Introduction

Introduction

The CIC Stack is a set of (Free) Open Source Software (FOSS) to provide a platform to setup and run community inclusion currencies.

Technology Setup

Generally the technical setup is done by a local Platform Service Provider like Grassroots Economics.

  1. Open Source (CopyLeft) Software: Ensure that you trust the software being used and that even if it is open source now, that improvements and upgrades will remain open source.
  2. Distributed Ledger: We highly recommend developing your own ledger system where members of the community hold nodes that decentralize and secure the ledger.
  3. Interfaces / Wallets: We’ve built custodial systems that enable users to assign guardians that can help them reset lost passwords.
  4. Data Sharing: Given the consent of the community, anonymous transaction data can be recorded and displayed.

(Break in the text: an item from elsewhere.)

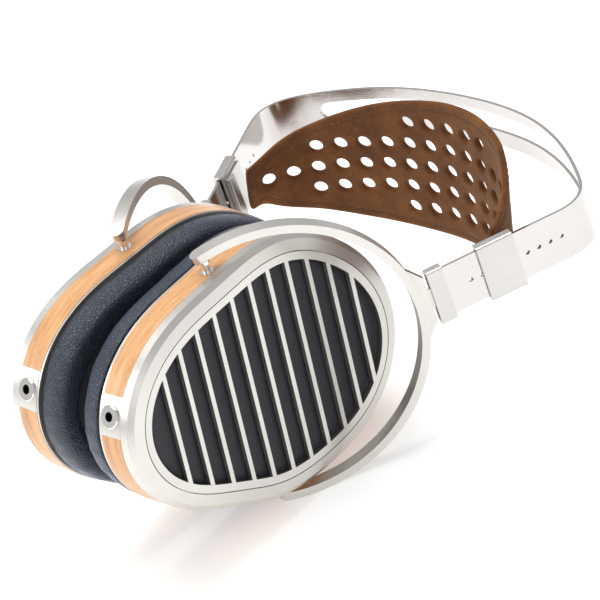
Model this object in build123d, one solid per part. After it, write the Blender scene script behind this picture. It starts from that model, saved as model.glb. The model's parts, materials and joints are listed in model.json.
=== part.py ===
from build123d import *
from math import cos, sin, pi, radians, sqrt
import os

# Open-back over-ear headphones lying on one side.
# X runs from ear to ear, Y from the cup bottoms to the crown and Z up, front to back of the head.
# Every length is in millimetres.

# cup outline, a leaning egg drawn as one formula around its own centre
egg_radius = 50.0
egg_stretch = 0.166
egg_point = -0.035
egg_square = 0.007
egg_ripple = -0.006
egg_lean = -0.109
egg_twist = 0.017
egg_shear = -0.037
egg_shift_u = 4.2
egg_shift_w = -0.8

# cup stack along its axis, measured outward from the pivot axis
face_n = 9.3
rim_grow = 6.3
rim_foot_n = 3.3
wood_low_n = -6.5
wood_thick = 1.6
grille_thick = 1.8
grille_rim = 3.3
seam_gap = 0.34
slot_pitch = 9.54
slot_width = 7.65
slot_count = 12
end_slot_extra = 6.0
slot_shift = -0.6
slot_lean = -7.4
pad_base_n = -8.9
pad_crest_n = -18.6
pad_inner_grow = -20.0

# where each cup hangs and how it leans
pivot_x = 21.7
cup_toe = -1.8
pin_radius = 1.5

# yoke, a hoop round the cup with its plane through the pivot axis
yoke_lean = 30.6
yoke_radius = 55.0
yoke_centre = 12.0
yoke_thick = 3.2
yoke_wide = 5.6
yoke_reach = 103.6
tab_start = 66.0
tab_end = 71.6
tongue_long = 2.3

# head band, straight on each leg and bent over the crown
leg_lean = 25.0
leg_x = 58.4
leg_y = 62.0
leg_long = 55.0
band_start = 2.6
band_wide = 20.0
band_thick = 1.2
slot_wide = 8.0
slot_rise = 1.2
slot_reach_x = 71.0
detent_pitch = 4.6
detent_first = 15.7
detent_count = 9

# parts that ride on the legs
holder_start = 0.6
holder_end = 6.8
slider_start = 20.8
slider_end = 35.2
slider_lip = 1.6

# strap
strap_thick = 2.6
strap_lean_x = 0.25
strap_lean_y = 0.03
strap_stations = (-66.6, -58.7, -49.0, -26.8, -2.8, 21.7, 44.7, 54.4, 61.9, 66.6)
strap_halves = (5.8, 15.0, 20.0, 26.8, 30.5, 31.4, 28.0, 23.5, 16.5, 5.8)
hole_pitch = 10.0
hole_middle = 90.0
hole_radius = 2.6

# headphone socket
jack_angle = 158.3
jack_plate_half = 7.5
jack_bore = 1.8
jack_depth = 14.0
jack_barrel = 3.3
jack_ring = 4.2
jack_n = -1.6

fit_gap = 0.06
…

The guiding principles for system design and contribution are described below with emphasis on software development and infrastructure:

  1. Massively scalable: The queueing and syncing engine should be able to queue and sync state change requests and state queries to the full capacity of the integrated networks, without any loss of data and with minimum middleware latency for the end-user.
  2. Avoid lock-ins: No part of the system should rely on and/or integrate with libraries or services that cannot be reasonably understood and/or adapted. Nor should the work required to replace a component be unreasonable large as a result of external dependencies. Adaptable dependencies should expose an implemntable interface.
  3. Lean dependency graph: The base should make use of primitives and standard libraries as much as possible.
  4. No soft lock-in to virtual environments: Too many modern software projects only provides reasonable ease of use through mechanisms like Docker or similar frameworks. Care should be taken to incur minimum penalty for using the application and tooling in a local host environment. Documentation must exist and be maintained to facilitate this.
  5. Coherent configurations regardless of entry-point: Merged ini/toml-format configuration files constitute configuration schemas and overrides, translating to a configuration directive vocabulary overridable by environment variables of the same name.
  6. CLI tooling framework: Layered definitions of command line arguments, so that concepts common for each layer is only defined in one place. Full and intuitive control of overriding configuration directives with command line arguments and flags. Easy generation of base resource objects (such as rpc, wallet) directly from rendered configurations. Facilitate and encourage use of chainable commands (e.g. UNIX pipelines).

Architecture

Summary:

  • Fully Open Source under AGPL 3.0 License.
  • Automates the full lifecycle of blockchain transactions.
  • Supported on Celo (opens in a new tab) and can be extended to support any EVM-compatible blockchain.
  • Includes a broad collection CLI tools for most common chain operations.
  • Supports both local and containerized environments.
  • Support last mile front-end APIs and integrations.

License

All software components are licensed under the AGPL 3.0 License (opens in a new tab) unless otherwise explicitly stated in the code repository or file.